If the TMP fails to file a Tax Court petition, IRC §6226(b) allows a notice partner (a partner whose name and address is furnished to the IRS) to file a petition within 60 days (or 150 days after the TMP mailing). The IRS has 60 days after mailing the FPAA to the TMP to mail a copy of the FPAA to the notice partners (which effectively gives those partners 90 days notice before their deadline for filing a petition).
In this case the TMP had a bit of a problem. As the Court describes the matter:
Berkshire Resources, LLC (Berkshire Resources), was the general partner and TMP for all three partnerships. In 2009 the Securities and Exchange Commission filed fraud complaints against the principals of Berkshire Resources, and the State of Wisconsin administratively dissolved Berkshire Resources on June 10, 2009.
On June 5, 2014 the IRS issued the FPAA for the partnership, denying a deduction for all of the intangible drilling costs reported by the partnership. The IRS then mailed the TMP notices as follows:
The Commissioner issued each partnership’s FPAA on June 5, 2014, and mailed an FPAA addressed to each “Tax Matters Partner” at each partnership’s address on that date. That same day the Commissioner also mailed a copy of each partnership’s FPAA to “Berkshire Resources” as TMP to three different addresses, i.e., each of three separate FPAAs was sent to each of three separate addresses, for a total of nine FPAAs in addition to the three FPAAs sent to “Tax Matters Partner”.
One of the notice partners did file a petition, but it was one day after the 150 day period ended. So the taxpayer attempted to argue that the FPAA wasn’t properly issued—after all, the TMP had been defunct for five years before the FPAA was issued, so the partner argued that the original mailing date shouldn’t start the clock running.
Unfortunately for the partner, the TEFRA partnership examination provisions generally require the partnership to give notice of a new TMP or new address for the TMP. As the Court notes:
The last known address rules that apply to notices of deficiency do not apply to FPAAs. Instead, the Commissioner must send the FPAA to the address listed on the partnership return for the year in issue. The Commissioner is not required to update the partnership’s address unless someone sends a written statement on behalf of the partnership to notify the Commissioner of the new information. This statement generally must be mailed to the Internal Revenue Service (IRS) service center where the partnership return was filed and must contain: the partnership’s name; a statement that the information provided is furnished to correct or supplement earlier information; the corrected or additional information; the tax year to which the information relates; the name, address, taxpayer identification number, and signature of the person supplying the information; and the name of each partner for whom this information is supplied.

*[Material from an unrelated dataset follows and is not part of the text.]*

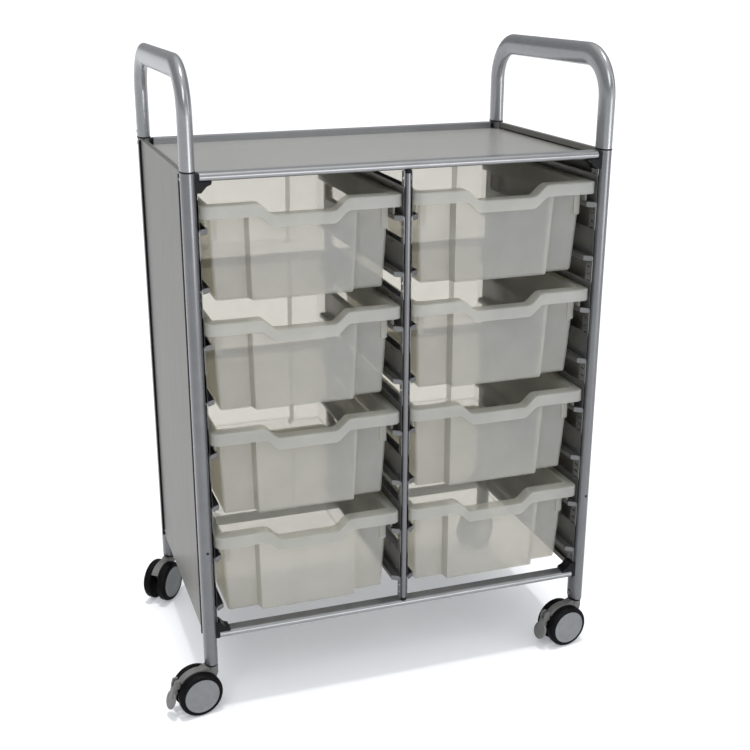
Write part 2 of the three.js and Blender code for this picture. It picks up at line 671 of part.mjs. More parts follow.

The IRS sent a number of notices to various addresses, both of the partnership and of the TMP. The Court continues:
Mr. Hattler does not allege that the Commissioner was properly notified of a new address or that the FPAAs were sent to the wrong address. He merely alleges that the Commissioner should have known that the address for the partnership was no longer valid; however, he does not allege that the IRS was properly notified of a change of address in the manner required under section 6223(c). Accordingly, the Commissioner satisfied the notice requirement and properly sent the FPAAs for each partnership to the TMP.
What about the fact that the TMP had been dissolved? That doesn’t matter under the TEFRA rules, as the IRS can satisfy the provision by mailing to the “Tax Matters Partner” at the partnership’s address, which it did (in addition to multiple mailings to addresses it knew of for the listed TMP).
Finally the taxpayer argues the IRS should have appointed a new TMP, since it was aware that the old one had been dissolved. The Court disagreed, noting:
The Commissioner’s authority to select a TMP is very limited. First, the partnership must not have designated a TMP or the [*9] TMP’s authority must have terminated. Then, the TMP is the general partner with the largest profits interest by operation of law. Only if that test is “impracticable to apply” can the Commissioner select a TMP. And in any event, there is simply nothing in section 6231(a)(7) that requires the Commissioner to select a TMP.
The Court notes that the partner in question was timely notified, so he wasn’t prejudiced in terms of filing the petition that was entirely under his control. He filed his petition one day late—and, unfortunately for the partner, this a “bright line” rule, and he clearly fell on the wrong side of that line.
 The TEFRA provisions were prospectively repealed by the Bipartisan Budget Act of 2015, but will continue to apply to examinations of returns of covered partnerships for tax years beginning before January 1, 2018 unless the partnership elects to have the new system apply when it files returns for years beginning after November 2015.